"L'addio all'atomica? Per ora è una chimera. Vince l'ego dei leader"

Nicola Casarini, esperto dell'Istituto affari internazionali: "Uno punta al Nobel, l'altro a passare da eroe"

"L'addio all'atomica? Per ora è una chimera. Vince l'ego dei leader"

«Un summit più di forma che di sostanza, un appuntamento mediatizzato che serve ai due leader per questioni interne e per esaltare il loro ego, molto più che per l'obiettivo dichiarato: la denuclearizzazione della Nord Corea». Nicola Casarini è uno dei maggiori esperti di Asia orientale, coordinatore dell'area di ricerca dell'Istituto Affari Internazionali.

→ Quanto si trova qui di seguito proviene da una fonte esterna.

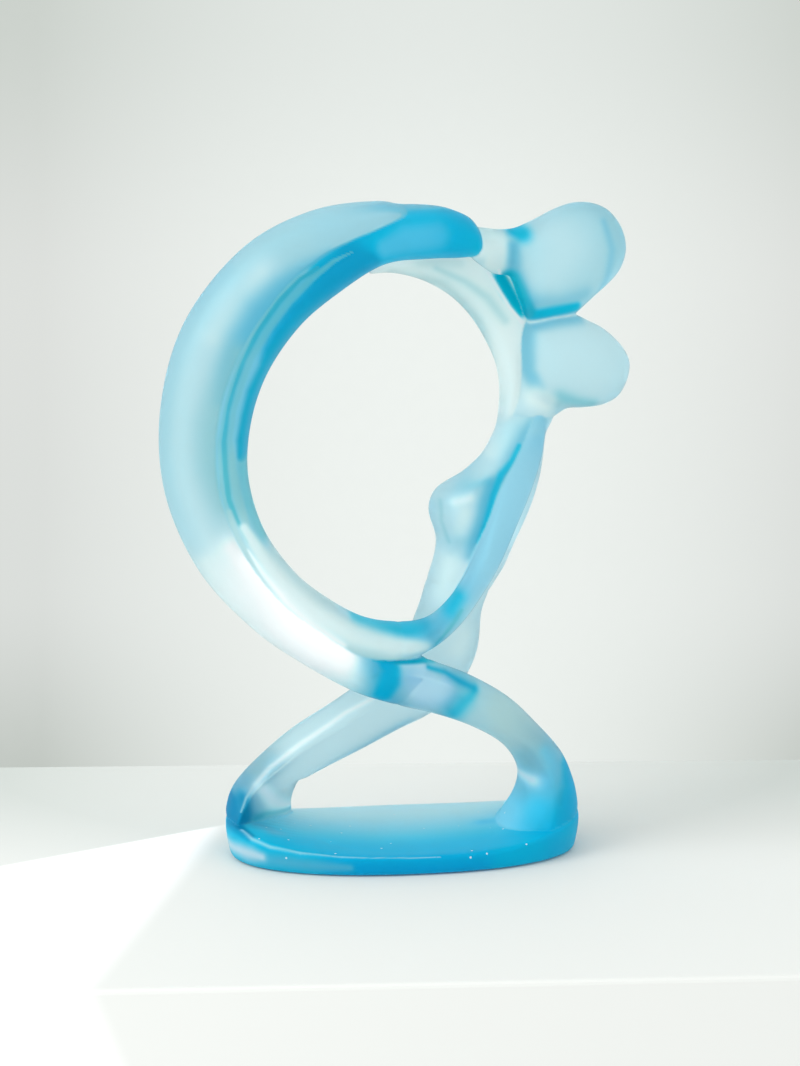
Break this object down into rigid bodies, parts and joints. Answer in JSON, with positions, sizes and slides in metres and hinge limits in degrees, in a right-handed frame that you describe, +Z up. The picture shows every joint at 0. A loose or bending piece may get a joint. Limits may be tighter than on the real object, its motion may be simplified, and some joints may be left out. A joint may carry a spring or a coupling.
{
  "type": "two-figure glass sculpture",
  "caption": "Tabletop sculpture in frosted blue glass: a tall abstract figure bends in a ring round a small one, on an oval base.",
  "frame": {"origin": "middle of the base's flat underside", "axes": "+Z up, +X towards the heads, -Y towards the viewer, with the ring in the plane of X and Z"},
  "size_m": [0.2095, 0.09, 0.2918],
  "materials": {
    "frosted_glass": "frosted, translucent"
  },
  "bodies": {
    "root": {"base_plinth": "frosted_glass", "tall_figure_leg": "frosted_glass", "tall_figure_back": "frosted_glass", "tall_figure_upper_arm": "frosted_glass", "tall_figure_forearm": "frosted_glass", "tall_figure_head": "frosted_glass", "small_figure_leg": "frosted_glass", "small_figure_torso": "frosted_glass", "small_figure_head": "frosted_glass", "small_figure_arm": "frosted_glass"}
  },
  "joints": []
}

Non siamo di fronte a un evento storico?

«Sì, se si pensa che Stati Uniti e Nord Corea sono ancora due Paesi in guerra, non si riconoscono a vicenda e non hanno relazioni diplomatiche. Se invece andiamo alla sostanza delle cose, sappiamo che non ci saranno cambiamenti sostanziali».

A cosa punta Trump?

«Trump ottiene due obiettivi: sperare nel Nobel per la Pace e mostrare agli americani che è il difensore della loro sicurezza, non solo economica. Da quando si è insediato non ha fatto altro che stravolgere le politiche di Obama. Ma c'è una cosa che il suo predecessore ha e lui no. È il Nobel. Il summit gli dà la possibilità di provarci».

E la questione sicurezza?

«È il chiodo fisso di Trump. Poteva bombardare la Corea del Nord e ci ha pensato. L'alternativa alla guerra, che avrebbe causato migliaia se non milioni di morti, era giocare la carta della diplomazia. Lo ha fatto per dimostrare agli americani che la sicurezza conta, specie con un Paese che minaccia il territorio americano. Trump gioca una doppia partita a nome dell'America e a nome personale».

Chi ci guadagna di più?

«Entrambi nello stesso modo, altrimenti il summit non si sarebbe svolto. Kim Jong-un ottiene di essere trattato alla pari del presidente degli Stati Uniti. E non a caso in queste ore si fa chiamare anche lui presidente e non leader. Vuole passare per eroe nazionale come il nonno Kim Il-sung. E spera in vantaggi economici».

Fine delle sanzioni e inizio degli investimenti?

«Per ora soprattutto investimenti, che porterebbero vantaggi all'America e anche all'Europa. Sono già allo studio connessioni dirette, una ferrovia, Seul-Roma e Seul-Parigi, come tra la Cina e l'Europa con la Via della seta, ma che evitino proprio la Cina».

Pechino è stata messa da parte. Un altro punto di Trump?

«La carta nord-coreana serve anche in funzione anti-cinese. Pechino avrebbe voluto e dal suo punto di vista anche dovuto esserci. Ma poi ha fatto buon viso a cattivo gioco. Ed è rientrata dalla finestra in molti modi. Kim è andato due volte dall'alleato cinese, per tranquillizzarlo, prima del summit. È arrivato all'incontro con un aereo cinese e Pechino ha fatto in modo che il vertice fosse a Singapore, con cui ha forti relazioni culturali».

E la fine delle sanzioni?

«I fronti si divideranno. Cina e Russia seguiranno il loro binario, più favorevole alla Corea del Nord. Gli occidentali e il Giappone vogliono vedere se alle parole seguiranno i fatti. La Corea del Sud accelererà i rapporti e aprirà a eventuali investimenti ma aspetterà i primi risultati».

Si arriverà davvero alla denuclearizzazione?

«Tutte le parti in gioco, anche Corea del Sud, Russia e Giappone sanno, senza dirlo apertamente, che non è una prospettiva realizzabile, almeno nel breve periodo. Se Kim incontra Trump è perché ha l'arma nucleare, rinunciare sarebbe un suicidio e un cambio di regime molto più facile. La questione serve per aprire il dialogo e ottenere qualcosa dalla comunità internazionale, non certo per rinunciare alla bomba».

E i diritti umani? Trump ne ha discusso.

Ma intanto legittima un dittatore spietato?

«Trump non si è fatto problemi a fare un accordo di ferro con l'Arabia saudita, che sui diritti umani è peggio dell'Iran. E sì, sta legittimando il peggior regime sulla faccia della terra».